This is an interesting discussion. Here's another short article
https://navitasorganics.zendesk.com/hc/en-us/articles/360052769251-Are-Elderberries-toxic- with this intriguing comment:
Hm... does fermentation destroy cyanogenic glycosides? I couldn't find a study on wine or mead, but I did find one on lacto-fermentation of flax seed. It turns out that flax seeds also contain cyanogenic glycosides. They found that after 48 hours of fermentation, 99.3% of the cyanogenic glycosides had been destroyed:
An efficient fermentation method for the degradation of cyanogenic glycosides in flaxseed - PubMed
Interesting... but there are some caveats:
* this study was on lacto-fermentaion, not wine yeast
* they used flax seed, not elderberries
* the study was done under "optimised conditions"
OTOH, here is an anectdotal report of someone getting sick from eating 1/4 cup of dried elderberries:
The Side Effects of Eating Elderberries Raw, A Personal Experience This is a personal experience, not a scientific study.
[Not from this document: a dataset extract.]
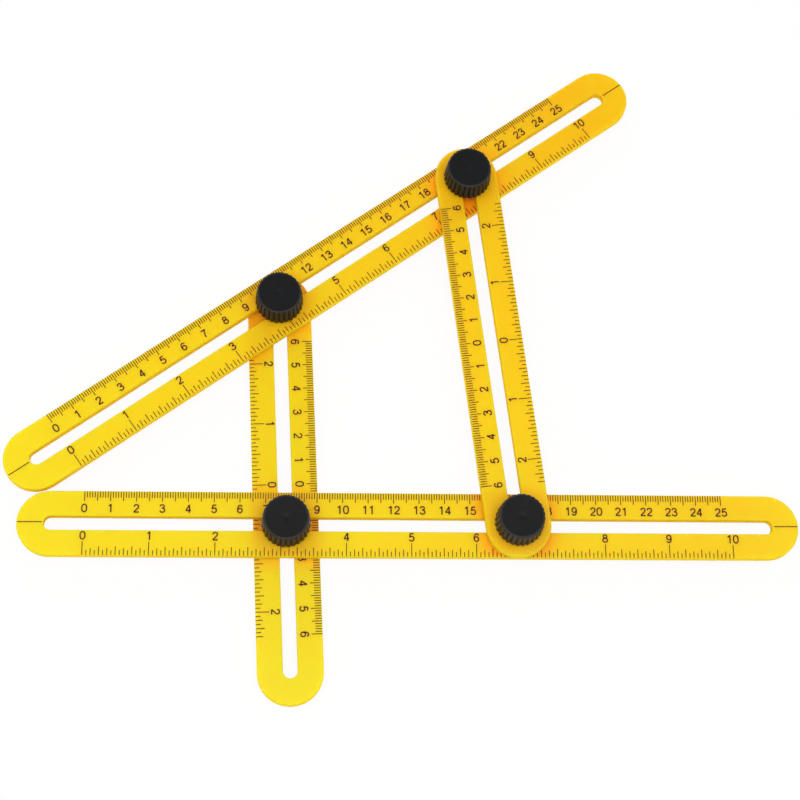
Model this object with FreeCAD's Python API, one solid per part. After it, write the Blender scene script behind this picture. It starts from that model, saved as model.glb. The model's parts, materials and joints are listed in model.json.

Maybe the author is especially sensitive to cyanogenic glycosides. But I want to look at both sides of this issue.
Many websites say that it is dangerous to eat raw elderberries and that they must be cooked But they are mostly quoting each other, so it has become one of those "everyone knows this" kind of things. I will continue to look for actual scientific studies on this topic. I want to see actual evidence.
Each of us needs to evaluate the evidence and make our own decision depending on our risk tolerance. I don't claim to be an expert on any of this.
@Dan O I don't know whether elderberries have pectic. My completely uneducated guess would be that they do not, or do not have much. But I usually add a dose of pectic enzyme to all my fruit wines/mead to be on the safe side.